--- begin ---

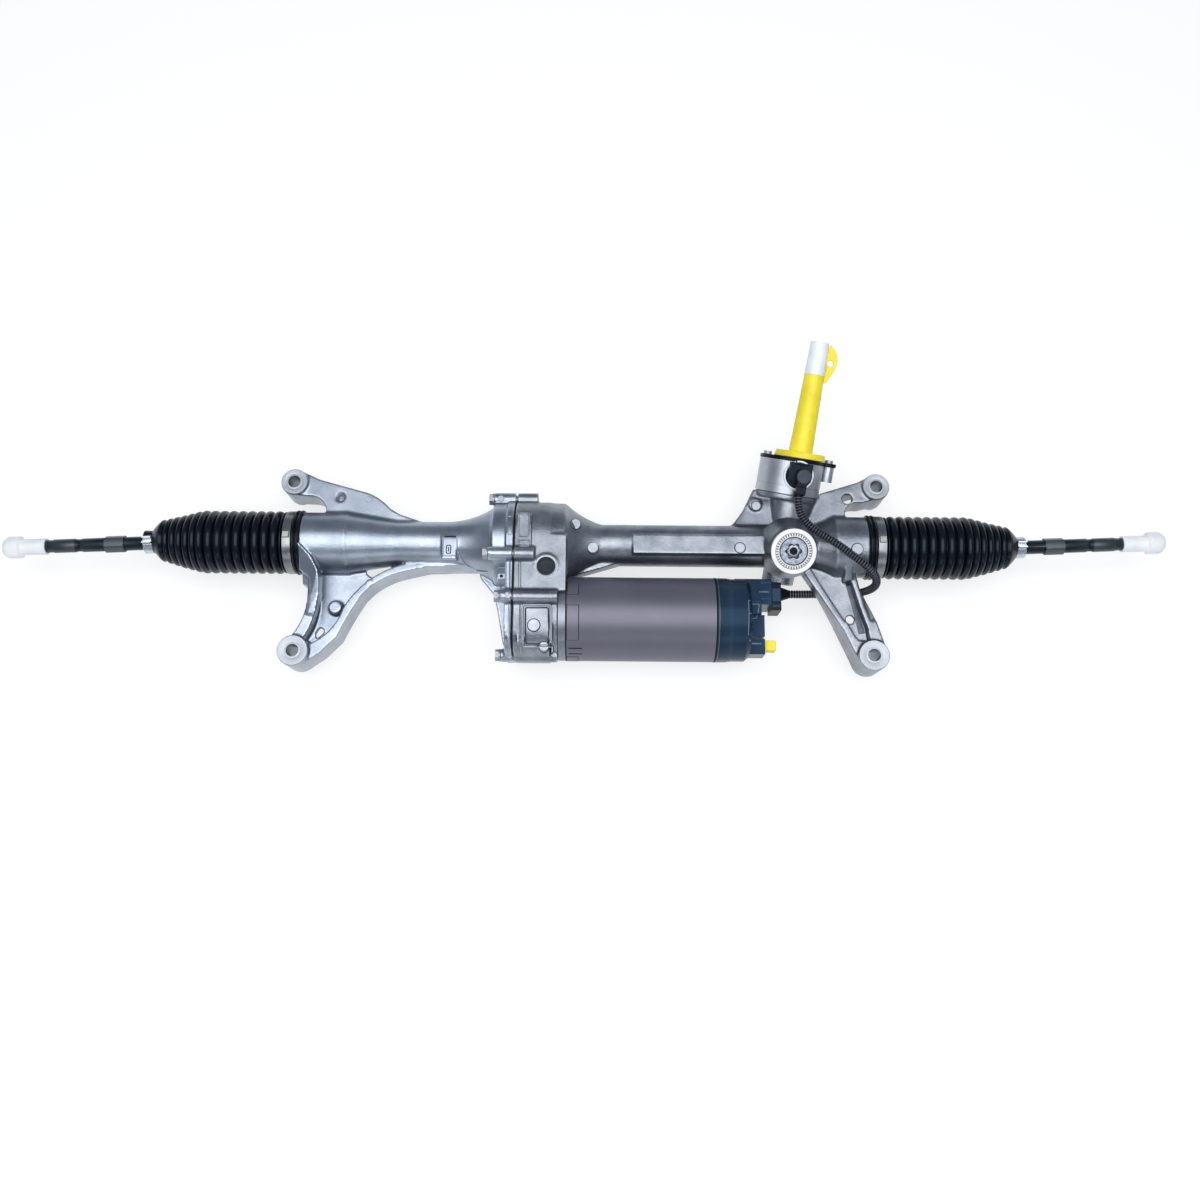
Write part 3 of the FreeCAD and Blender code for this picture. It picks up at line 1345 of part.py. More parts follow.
def thread_cap(side):
    """White cap over the thread, with a flange at its outer end."""
    direction = tie_direction(side)
    centre = ball_point(side)
    radial = Vector(-direction.y, direction.x, 0)
    start = tie_rod_thread + thread_cap_inset
    end = tie_rod_tip
    outside = turned(centre, direction, radial, (start, 0), [
        (start, thread_cap_radius),
        (end - 20.0, thread_cap_radius),
        (end - 18.0, cap_flange_radius),
        (end - 7.0, cap_flange_radius),
        ((end - 3.0, cap_flange_radius - 2.0), (end, cap_flange_radius - 6.0)),
        (end, 0)])
    return outside.cut(rod(centre, direction, tie_rod_radius - 0.6 + fit_gap, start - 1, end - 7.0))


# Boots
def boot_folds(wall):
    """Crests and valleys outwards from the band, moved inwards by a wall; the short folds taper off."""
    points = []
    station = band_clamp_end
    last = band_clamp_end + boot_long_folds * boot_long_pitch + boot_short_folds * boot_short_pitch
    taper_start = band_clamp_end + boot_long_folds * boot_long_pitch
    for pitch, folds, valley in ((boot_long_pitch, boot_long_folds, boot_long_depth),
                                 (boot_short_pitch, boot_short_folds, boot_short_depth)):
        for fold in range(folds):
            for share, depth in ((0.5, valley), (1.0, 0.0)):
                x = station + share * pitch
                fall = max(x - taper_start, 0) / (last - taper_start)
                points.append((x, boot_radius + (boot_last_radius - boot_radius) * fall - depth - wall))
            station += pitch
    return points + [(last + boot_last_land, boot_last_radius - 1.0 - wall)]


def boot_outside():
    """Beads, band seat, folds and the closing cone of a boot, as station and radius."""
    cuff = boot_seat_radius + boot_cuff_wall
    groove = boot_start + boot_bead_width
    second = groove + boot_bead_gap
    return [
        (boot_start, boot_bead_radius),
        (groove, boot_bead_radius),
        (groove, cuff),
        (second, cuff),
        (second, boot_bead_radius),
        (second + boot_bead_width, boot_bead_radius),
        (second + boot_bead_width, cuff),
        (band_clamp_end + running_gap, cuff)] + boot_folds(0.0) + [
        (ball_centre + boot_small_end - boot_cuff_length, boot_small_radius)]


def boot_inside():
    """The same a wall further in, without beads."""
    cuff = boot_seat_radius + boot_cuff_wall - boot_wall
    first = boot_start - 1.0
    return [(first, cuff), (band_clamp_end + running_gap, cuff)] + boot_folds(boot_wall) + [
        (ball_centre + boot_small_end - boot_cuff_length - boot_wall, boot_small_radius - boot_wall)]


def boot(side):
    """Bellows of one side with its small cuff on the tie rod."""
    outward = X * side
    skins = []
    for steps in (boot_outside(), boot_inside()):
        skins.append(turned(rack_axis, outward, Y, (steps[0][0], 0), steps + [(steps[-1][0], 0)]))
    outer, inner = skins
    direction = tie_direction(side)
    centre = ball_point(side)
    start = boot_small_end - boot_cuff_length - 3.0
    cuff = rod(centre, direction, tie_rod_radius + boot_cuff_wall, start, boot_small_end)
    bore = rod(centre, direction, tie_rod_radius + seal_gap, start - 8.0, boot_small_end + 1)
    seat = rod(rack_axis, outward, boot_seat_radius + fit_gap, boot_start - 1, boot_seat_end + fit_gap)
    return outer.cut([inner]).fuse(cuff).cut([bore, seat])


def band_clamps():
    """Stainless bands that hold the large ends of the boots, each with its closing ear."""
    clamps = []
    inner = boot_seat_radius + boot_cuff_wall + fit_gap
    for side in (-1, 1):
        outward = X * side
        band = ring(rack_axis, outward, inner, inner + band_clamp_thickness, band_clamp_start, band_clamp_end)
        ear = block(rack_axis, (outward, Y, Z), (band_clamp_start + 1.0, -3.0, inner - 0.2),
                    (band_clamp_end - 1.0, 3.0, inner + 3.4))
        clamps.append(fuse([band, ear.cut(rod(rack_axis, outward, inner, 0, band_clamp_end))]))
    return group(clamps)


def wire_clamp(side):
    """Small zinc spring clamp on the boot's outer end."""
    direction = tie_direction(side)
    centre = ball_point(side)
    end = boot_small_end - wire_clamp_edge
    inner = tie_rod_radius + boot_cuff_wall
    body = ring(centre, direction, inner, wire_clamp_radius, end - wire_clamp_width, end)
    radial = Vector(-direction.y, direction.x, 0)
    start = end - wire_clamp_width
    ears = [block(centre, (direction, Z, radial), (start, inner + 0.4, k), (end, 15.0, k + 1.6))
            for k in (-3.4, 1.8)]
    return fuse([body] + ears)


def write_all():
    save("drive_end_housing", drive_end_housing())
    save("rack_housing", rack_housing())
    save("housing_seal", housing_seal())
    save("housing_bolts", housing_bolts())
    save("mount_sleeves", mount_sleeves())
    save("rack_bar", rack_bar())
    save("ball_nut", ball_nut())
    save("screw_balls", screw_balls())
    save("nut_bearing_inner", nut_bearing_inner())
    save("nut_bearing_outer", nut_bearing_outer())
    save("nut_bearing_retainer", nut_bearing_retainer())
    save("nut_pulley", toothed_pulley(rack_axis, nut_pulley_pitch, nut_pulley_teeth, nut_radius))
    save("motor_pulley", toothed_pulley(motor_axis, motor_pulley_pitch, motor_pulley_teeth, shaft_radius))
    save("drive_belt", drive_belt())
    save("motor_end_plate", motor_end_plate())
    save("motor_case", motor_case())
    save("motor_bearings", motor_bearings())
    save("motor_stator", motor_stator())
    save("motor_windings", motor_windings())
    save("motor_rotor", motor_rotor())
    save("motor_shaft", motor_shaft())
    save("control_unit_cover", control_unit_cover())
    save("control_board", control_board())
    save("power_plug", power_plug())
    save("motor_harness_connector", motor_harness_connector())
    save("sensor_harness", harness_tube())
    save("pinion_shaft", pinion_shaft())
    save("torsion_bar", torsion_bar())
    save("pinion_needle_bearing", pinion_needle_bearing())
    save("pinion_ball_bearing", pinion_ball_bearing())
    save("sensor_housing", sensor_housing())
    save("sensor_lid", sensor_lid())
    save("small_screws", small_screws())
    save("pinion_seal", pinion_seal())
    board, tray = torque_sensor()
    save("torque_sensor", group([board, tray]))
    save("sensor_connector", sensor_connector())
    save("input_shaft", input_shaft())
    save("sensor_magnet_ring", sensor_magnet_ring())
    save("shaft_protector", shaft_protector())
    save("spline_cap", spline_cap())
    save("yoke", yoke())
    save("yoke_spring", yoke_spring())
    save("yoke_adjuster", yoke_adjuster())
    save("yoke_lock_ring", yoke_lock_ring())
    save("inspection_plug", inspection_plug())
    save("rack_bushing", rack_bushing())
    save("rack_end_stops", rack_end_stops())
    save("band_clamps", band_clamps())
    for side, name in ((-1, "left"), (1, "right")):
        save(name + "_socket", socket(side))
        save(name + "_ball_seat", ball_seat(side))
        save(name + "_tie_rod", tie_rod(side))
        save(name + "_thread_cap", thread_cap(side))
        save(name + "_boot", boot(side))
        save(name + "_wire_clamp", wire_clamp(side))


write_all()
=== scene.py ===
# Looks of an electric power steering rack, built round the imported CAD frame.
# Lengths are typed in millimetres and turned into metres with mm.
# X runs along the rack, Y up in the photograph and Z towards the viewer.
import bmesh
import bpy
import math
import numpy as np
from mathutils import Matrix, Vector


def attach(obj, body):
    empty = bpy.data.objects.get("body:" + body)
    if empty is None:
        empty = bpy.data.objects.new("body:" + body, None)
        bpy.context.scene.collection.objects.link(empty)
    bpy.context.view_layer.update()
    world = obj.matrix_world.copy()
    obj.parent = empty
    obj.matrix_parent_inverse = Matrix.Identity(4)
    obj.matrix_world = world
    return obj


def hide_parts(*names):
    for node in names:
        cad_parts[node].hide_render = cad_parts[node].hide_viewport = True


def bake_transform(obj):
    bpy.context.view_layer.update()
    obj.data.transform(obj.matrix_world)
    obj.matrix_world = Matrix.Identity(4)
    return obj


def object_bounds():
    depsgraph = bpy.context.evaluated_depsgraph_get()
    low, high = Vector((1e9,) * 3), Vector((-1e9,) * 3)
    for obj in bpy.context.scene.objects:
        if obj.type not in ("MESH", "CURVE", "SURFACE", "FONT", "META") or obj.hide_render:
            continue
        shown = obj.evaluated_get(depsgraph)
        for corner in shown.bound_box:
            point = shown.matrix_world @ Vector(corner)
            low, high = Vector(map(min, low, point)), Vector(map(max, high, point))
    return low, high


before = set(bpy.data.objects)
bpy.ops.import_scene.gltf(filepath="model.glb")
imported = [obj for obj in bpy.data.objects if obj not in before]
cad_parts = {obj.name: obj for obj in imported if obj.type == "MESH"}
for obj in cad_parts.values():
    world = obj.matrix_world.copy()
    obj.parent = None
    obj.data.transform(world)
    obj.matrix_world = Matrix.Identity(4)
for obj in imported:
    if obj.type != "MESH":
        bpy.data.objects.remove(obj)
mm = 0.001
cad_low, cad_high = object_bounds()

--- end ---

Pull out all lines from the listing that contain the string "empty".

    empty = bpy.data.objects.get("body:" + body)
    if empty is None:
        empty = bpy.data.objects.new("body:" + body, None)
        bpy.context.scene.collection.objects.link(empty)
    obj.parent = empty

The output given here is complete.